--- Directions for this task ---
Report each line of the data that includes the word "slide".

--- Dataset extract ---
- - -
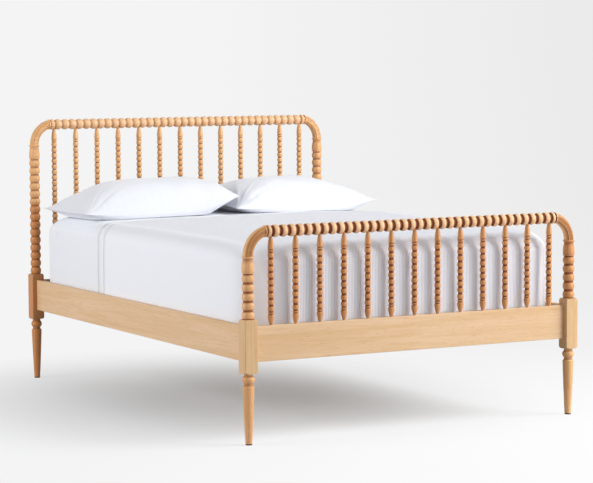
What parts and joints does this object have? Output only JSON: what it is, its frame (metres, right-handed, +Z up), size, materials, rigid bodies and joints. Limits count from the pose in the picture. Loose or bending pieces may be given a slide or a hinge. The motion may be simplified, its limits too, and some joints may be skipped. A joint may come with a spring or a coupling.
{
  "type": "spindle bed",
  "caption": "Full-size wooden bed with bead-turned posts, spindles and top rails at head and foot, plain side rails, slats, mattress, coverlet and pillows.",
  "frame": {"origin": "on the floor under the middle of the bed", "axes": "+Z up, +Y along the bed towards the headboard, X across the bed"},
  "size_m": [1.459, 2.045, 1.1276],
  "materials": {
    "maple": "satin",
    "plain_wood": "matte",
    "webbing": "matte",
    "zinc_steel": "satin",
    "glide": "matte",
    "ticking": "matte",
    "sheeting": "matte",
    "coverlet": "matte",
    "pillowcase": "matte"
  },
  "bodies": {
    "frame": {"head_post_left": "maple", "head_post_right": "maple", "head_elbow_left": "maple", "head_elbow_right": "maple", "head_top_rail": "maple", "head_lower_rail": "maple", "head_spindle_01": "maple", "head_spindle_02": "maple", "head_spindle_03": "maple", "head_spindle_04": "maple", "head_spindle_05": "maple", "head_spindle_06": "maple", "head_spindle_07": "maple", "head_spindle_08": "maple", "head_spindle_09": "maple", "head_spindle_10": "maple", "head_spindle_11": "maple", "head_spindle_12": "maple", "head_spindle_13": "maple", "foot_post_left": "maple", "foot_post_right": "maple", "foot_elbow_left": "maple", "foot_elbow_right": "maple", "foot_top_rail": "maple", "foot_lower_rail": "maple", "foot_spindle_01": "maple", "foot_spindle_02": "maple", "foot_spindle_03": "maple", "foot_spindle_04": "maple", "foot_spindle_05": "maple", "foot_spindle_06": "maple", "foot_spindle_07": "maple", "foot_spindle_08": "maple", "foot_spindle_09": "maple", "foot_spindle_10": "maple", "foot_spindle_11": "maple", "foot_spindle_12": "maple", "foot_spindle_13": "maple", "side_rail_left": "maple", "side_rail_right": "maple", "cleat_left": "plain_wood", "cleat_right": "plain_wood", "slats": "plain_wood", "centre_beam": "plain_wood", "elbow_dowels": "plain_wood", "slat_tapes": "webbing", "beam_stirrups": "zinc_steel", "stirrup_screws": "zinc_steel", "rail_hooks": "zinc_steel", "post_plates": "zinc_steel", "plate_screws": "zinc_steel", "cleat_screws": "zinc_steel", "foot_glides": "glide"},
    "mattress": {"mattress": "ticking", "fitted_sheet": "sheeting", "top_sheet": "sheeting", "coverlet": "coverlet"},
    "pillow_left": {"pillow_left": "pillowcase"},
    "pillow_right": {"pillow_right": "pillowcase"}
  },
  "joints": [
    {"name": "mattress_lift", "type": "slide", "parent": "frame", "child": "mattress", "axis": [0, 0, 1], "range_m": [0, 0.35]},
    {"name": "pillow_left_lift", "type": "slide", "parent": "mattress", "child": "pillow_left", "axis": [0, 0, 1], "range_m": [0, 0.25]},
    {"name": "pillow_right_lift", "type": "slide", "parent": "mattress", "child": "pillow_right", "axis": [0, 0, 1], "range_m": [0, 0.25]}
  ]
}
- - -
--- Output for this exercise ---
What parts and joints does this object have? Output only JSON: what it is, its frame (metres, right-handed, +Z up), size, materials, rigid bodies and joints. Limits count from the pose in the picture. Loose or bending pieces may be given a slide or a hinge. The motion may be simplified, its limits too, and some joints may be skipped. A joint may come with a spring or a coupling.
    {"name": "mattress_lift", "type": "slide", "parent": "frame", "child": "mattress", "axis": [0, 0, 1], "range_m": [0, 0.35]},
    {"name": "pillow_left_lift", "type": "slide", "parent": "mattress", "child": "pillow_left", "axis": [0, 0, 1], "range_m": [0, 0.25]},
    {"name": "pillow_right_lift", "type": "slide", "parent": "mattress", "child": "pillow_right", "axis": [0, 0, 1], "range_m": [0, 0.25]}